+++ GIVEN MATERIAL
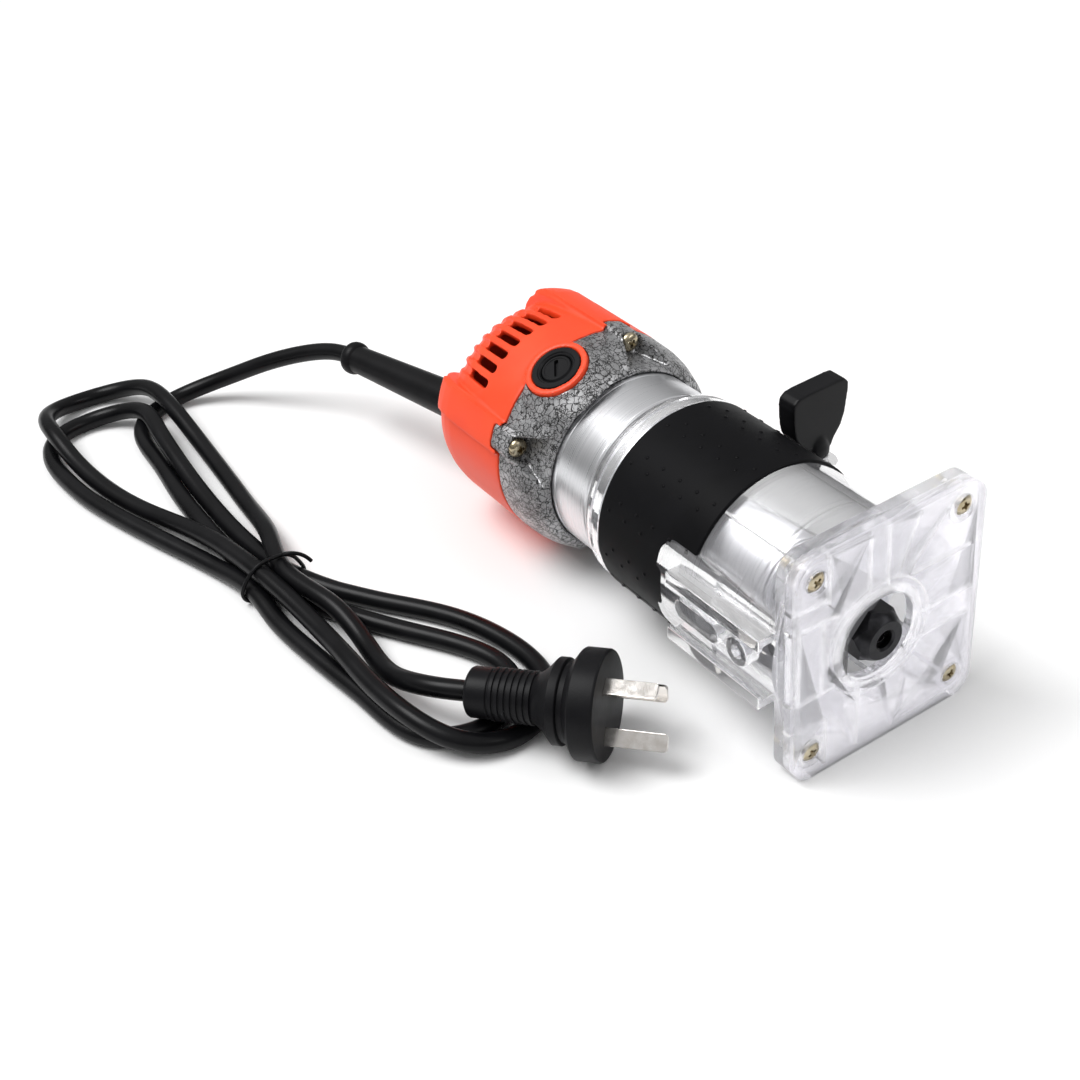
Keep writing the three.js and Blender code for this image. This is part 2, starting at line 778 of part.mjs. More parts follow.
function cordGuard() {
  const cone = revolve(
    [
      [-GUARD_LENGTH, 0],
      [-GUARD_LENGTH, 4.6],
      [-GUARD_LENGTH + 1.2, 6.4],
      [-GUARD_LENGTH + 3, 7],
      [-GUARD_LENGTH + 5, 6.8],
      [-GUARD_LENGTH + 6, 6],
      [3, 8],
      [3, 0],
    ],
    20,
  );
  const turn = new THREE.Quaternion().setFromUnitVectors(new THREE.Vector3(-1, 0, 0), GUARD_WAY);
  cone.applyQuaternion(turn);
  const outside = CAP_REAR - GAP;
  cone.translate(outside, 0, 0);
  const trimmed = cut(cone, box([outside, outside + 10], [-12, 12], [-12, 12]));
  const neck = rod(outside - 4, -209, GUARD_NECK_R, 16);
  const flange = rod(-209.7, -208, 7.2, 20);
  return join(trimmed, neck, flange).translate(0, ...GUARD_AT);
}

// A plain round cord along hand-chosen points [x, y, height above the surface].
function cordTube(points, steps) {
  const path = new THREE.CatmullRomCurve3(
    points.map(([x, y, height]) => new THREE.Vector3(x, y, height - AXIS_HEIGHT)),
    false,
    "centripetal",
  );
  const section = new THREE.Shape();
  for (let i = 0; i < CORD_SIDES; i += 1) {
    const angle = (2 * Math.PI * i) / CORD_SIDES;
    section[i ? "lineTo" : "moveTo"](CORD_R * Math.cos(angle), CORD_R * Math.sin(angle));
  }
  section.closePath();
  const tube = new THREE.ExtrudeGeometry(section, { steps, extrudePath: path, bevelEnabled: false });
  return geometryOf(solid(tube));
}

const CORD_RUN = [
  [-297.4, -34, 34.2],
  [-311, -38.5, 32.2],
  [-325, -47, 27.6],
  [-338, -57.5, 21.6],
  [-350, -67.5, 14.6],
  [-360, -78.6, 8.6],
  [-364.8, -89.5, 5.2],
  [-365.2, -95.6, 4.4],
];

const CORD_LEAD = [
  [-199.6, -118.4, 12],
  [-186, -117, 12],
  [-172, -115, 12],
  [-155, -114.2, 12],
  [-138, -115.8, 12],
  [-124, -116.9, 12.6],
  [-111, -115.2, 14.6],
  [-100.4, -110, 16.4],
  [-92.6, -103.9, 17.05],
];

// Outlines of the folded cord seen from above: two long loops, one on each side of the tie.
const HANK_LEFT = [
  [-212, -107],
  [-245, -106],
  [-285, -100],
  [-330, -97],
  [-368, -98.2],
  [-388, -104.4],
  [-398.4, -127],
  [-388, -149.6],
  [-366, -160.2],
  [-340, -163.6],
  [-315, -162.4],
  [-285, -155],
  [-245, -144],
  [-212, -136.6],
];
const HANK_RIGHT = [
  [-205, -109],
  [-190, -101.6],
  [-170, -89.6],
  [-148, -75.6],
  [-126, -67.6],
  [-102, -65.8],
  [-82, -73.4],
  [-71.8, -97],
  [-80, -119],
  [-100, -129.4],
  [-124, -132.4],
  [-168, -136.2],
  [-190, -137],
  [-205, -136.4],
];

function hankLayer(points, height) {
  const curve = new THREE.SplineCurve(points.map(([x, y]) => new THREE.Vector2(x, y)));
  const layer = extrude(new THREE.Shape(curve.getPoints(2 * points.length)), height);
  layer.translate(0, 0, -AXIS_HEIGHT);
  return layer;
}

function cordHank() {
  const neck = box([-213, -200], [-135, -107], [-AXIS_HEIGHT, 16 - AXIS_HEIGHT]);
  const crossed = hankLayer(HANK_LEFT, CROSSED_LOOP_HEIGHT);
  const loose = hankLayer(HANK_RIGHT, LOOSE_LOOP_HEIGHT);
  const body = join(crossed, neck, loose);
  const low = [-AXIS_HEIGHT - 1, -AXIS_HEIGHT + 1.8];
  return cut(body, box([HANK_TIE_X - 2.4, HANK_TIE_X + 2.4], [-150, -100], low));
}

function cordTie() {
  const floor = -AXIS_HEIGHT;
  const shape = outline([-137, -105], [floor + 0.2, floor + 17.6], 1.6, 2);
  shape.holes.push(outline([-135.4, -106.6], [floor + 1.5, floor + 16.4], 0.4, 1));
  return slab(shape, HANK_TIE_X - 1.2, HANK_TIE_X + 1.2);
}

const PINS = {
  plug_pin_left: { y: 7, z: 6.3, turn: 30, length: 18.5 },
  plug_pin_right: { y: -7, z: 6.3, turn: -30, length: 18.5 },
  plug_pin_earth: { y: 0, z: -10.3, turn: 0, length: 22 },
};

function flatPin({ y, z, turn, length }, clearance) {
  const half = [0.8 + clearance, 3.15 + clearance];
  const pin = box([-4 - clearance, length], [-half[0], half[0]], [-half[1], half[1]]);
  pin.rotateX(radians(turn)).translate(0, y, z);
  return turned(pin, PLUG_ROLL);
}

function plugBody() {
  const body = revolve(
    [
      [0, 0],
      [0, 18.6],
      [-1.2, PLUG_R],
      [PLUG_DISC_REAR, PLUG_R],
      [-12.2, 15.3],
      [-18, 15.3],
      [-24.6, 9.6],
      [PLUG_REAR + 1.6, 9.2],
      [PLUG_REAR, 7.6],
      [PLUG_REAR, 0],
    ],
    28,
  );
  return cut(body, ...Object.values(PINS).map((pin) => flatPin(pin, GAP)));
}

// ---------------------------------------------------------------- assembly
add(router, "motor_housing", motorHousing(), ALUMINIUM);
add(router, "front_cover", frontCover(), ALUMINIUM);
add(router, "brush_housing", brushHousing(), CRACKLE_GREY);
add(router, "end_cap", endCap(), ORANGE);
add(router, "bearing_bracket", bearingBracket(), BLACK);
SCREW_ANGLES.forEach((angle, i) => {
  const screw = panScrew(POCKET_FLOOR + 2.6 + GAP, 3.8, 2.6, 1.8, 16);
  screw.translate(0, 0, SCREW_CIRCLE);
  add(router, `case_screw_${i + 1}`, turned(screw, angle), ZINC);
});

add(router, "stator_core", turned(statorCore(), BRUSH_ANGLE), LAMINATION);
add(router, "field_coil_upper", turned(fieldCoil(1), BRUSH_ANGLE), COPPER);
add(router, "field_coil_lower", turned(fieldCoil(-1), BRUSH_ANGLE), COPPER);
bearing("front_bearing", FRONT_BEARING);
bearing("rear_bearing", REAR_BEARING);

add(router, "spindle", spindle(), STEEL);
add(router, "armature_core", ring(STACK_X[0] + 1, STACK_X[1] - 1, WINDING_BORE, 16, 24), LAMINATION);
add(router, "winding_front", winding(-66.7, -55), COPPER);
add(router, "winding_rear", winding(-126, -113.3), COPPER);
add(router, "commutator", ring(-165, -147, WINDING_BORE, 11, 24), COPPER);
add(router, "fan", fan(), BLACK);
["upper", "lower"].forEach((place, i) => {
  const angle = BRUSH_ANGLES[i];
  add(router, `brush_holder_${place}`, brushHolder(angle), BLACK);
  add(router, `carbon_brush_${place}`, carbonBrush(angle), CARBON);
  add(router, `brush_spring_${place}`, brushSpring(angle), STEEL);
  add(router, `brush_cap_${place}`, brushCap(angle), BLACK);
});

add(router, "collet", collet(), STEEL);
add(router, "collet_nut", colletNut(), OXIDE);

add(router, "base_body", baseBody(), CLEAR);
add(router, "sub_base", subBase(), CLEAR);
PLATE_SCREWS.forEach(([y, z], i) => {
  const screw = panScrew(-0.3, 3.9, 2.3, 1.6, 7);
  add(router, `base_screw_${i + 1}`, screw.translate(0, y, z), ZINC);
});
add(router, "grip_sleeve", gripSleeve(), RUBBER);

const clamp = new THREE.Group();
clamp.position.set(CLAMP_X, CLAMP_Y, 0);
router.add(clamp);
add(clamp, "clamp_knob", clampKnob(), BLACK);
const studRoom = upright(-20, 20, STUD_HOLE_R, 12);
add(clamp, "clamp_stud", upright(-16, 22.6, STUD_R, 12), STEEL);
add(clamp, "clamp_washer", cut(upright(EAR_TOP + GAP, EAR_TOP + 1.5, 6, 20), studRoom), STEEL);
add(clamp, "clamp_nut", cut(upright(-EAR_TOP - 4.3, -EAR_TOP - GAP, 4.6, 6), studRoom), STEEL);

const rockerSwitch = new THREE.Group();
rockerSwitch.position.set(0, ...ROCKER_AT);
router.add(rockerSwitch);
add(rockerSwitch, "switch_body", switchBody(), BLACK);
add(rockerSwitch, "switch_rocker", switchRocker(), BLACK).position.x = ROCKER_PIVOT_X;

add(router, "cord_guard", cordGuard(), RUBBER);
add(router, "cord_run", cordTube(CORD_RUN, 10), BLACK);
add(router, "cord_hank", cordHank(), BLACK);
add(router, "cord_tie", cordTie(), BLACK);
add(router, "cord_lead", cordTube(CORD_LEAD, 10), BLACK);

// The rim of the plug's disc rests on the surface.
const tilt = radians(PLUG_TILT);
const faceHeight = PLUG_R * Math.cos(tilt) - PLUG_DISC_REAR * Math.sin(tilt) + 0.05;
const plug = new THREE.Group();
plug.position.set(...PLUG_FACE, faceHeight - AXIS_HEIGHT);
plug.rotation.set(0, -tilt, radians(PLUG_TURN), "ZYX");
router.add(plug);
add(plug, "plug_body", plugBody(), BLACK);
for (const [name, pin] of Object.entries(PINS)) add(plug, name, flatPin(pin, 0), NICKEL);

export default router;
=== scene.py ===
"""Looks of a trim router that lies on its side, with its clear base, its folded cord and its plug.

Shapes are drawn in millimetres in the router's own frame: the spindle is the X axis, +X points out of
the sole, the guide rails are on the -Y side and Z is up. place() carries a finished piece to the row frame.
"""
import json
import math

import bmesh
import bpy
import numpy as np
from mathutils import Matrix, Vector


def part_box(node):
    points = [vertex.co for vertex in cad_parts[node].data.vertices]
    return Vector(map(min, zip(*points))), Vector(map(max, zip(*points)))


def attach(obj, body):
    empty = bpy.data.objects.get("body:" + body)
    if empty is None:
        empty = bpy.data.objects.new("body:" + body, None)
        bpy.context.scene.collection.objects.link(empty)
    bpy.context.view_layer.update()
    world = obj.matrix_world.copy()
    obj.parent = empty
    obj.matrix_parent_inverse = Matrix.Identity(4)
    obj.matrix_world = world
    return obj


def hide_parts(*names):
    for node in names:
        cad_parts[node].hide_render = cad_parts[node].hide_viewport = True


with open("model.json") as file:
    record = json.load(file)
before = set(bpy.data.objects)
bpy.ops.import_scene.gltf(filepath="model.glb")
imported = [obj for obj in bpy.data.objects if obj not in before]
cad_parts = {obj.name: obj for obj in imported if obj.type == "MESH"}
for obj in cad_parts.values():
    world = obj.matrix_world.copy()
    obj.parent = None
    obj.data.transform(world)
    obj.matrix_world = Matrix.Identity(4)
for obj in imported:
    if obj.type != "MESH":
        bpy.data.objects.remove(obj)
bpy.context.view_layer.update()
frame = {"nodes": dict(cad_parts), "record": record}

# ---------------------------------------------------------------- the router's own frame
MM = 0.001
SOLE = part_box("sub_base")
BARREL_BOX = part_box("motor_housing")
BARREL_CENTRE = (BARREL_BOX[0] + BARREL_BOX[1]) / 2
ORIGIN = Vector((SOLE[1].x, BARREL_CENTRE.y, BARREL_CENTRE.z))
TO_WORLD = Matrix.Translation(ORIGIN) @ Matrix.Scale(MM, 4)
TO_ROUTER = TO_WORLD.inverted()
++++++
▶ **WORK REQUIRED**:
Give again only the lines that run from the line with "on the surface." to the line with "obj.parent = None". Include both of those lines exactly as written.

▶ **EXERCISE RESPONSE**:
// The rim of the plug's disc rests on the surface.
const tilt = radians(PLUG_TILT);
const faceHeight = PLUG_R * Math.cos(tilt) - PLUG_DISC_REAR * Math.sin(tilt) + 0.05;
const plug = new THREE.Group();
plug.position.set(...PLUG_FACE, faceHeight - AXIS_HEIGHT);
plug.rotation.set(0, -tilt, radians(PLUG_TURN), "ZYX");
router.add(plug);
add(plug, "plug_body", plugBody(), BLACK);
for (const [name, pin] of Object.entries(PINS)) add(plug, name, flatPin(pin, 0), NICKEL);

export default router;
=== scene.py ===
"""Looks of a trim router that lies on its side, with its clear base, its folded cord and its plug.

Shapes are drawn in millimetres in the router's own frame: the spindle is the X axis, +X points out of
the sole, the guide rails are on the -Y side and Z is up. place() carries a finished piece to the row frame.
"""
import json
import math

import bmesh
import bpy
import numpy as np
from mathutils import Matrix, Vector


def part_box(node):
    points = [vertex.co for vertex in cad_parts[node].data.vertices]
    return Vector(map(min, zip(*points))), Vector(map(max, zip(*points)))


def attach(obj, body):
    empty = bpy.data.objects.get("body:" + body)
    if empty is None:
        empty = bpy.data.objects.new("body:" + body, None)
        bpy.context.scene.collection.objects.link(empty)
    bpy.context.view_layer.update()
    world = obj.matrix_world.copy()
    obj.parent = empty
    obj.matrix_parent_inverse = Matrix.Identity(4)
    obj.matrix_world = world
    return obj


def hide_parts(*names):
    for node in names:
        cad_parts[node].hide_render = cad_parts[node].hide_viewport = True


with open("model.json") as file:
    record = json.load(file)
before = set(bpy.data.objects)
bpy.ops.import_scene.gltf(filepath="model.glb")
imported = [obj for obj in bpy.data.objects if obj not in before]
cad_parts = {obj.name: obj for obj in imported if obj.type == "MESH"}
for obj in cad_parts.values():
    world = obj.matrix_world.copy()
    obj.parent = None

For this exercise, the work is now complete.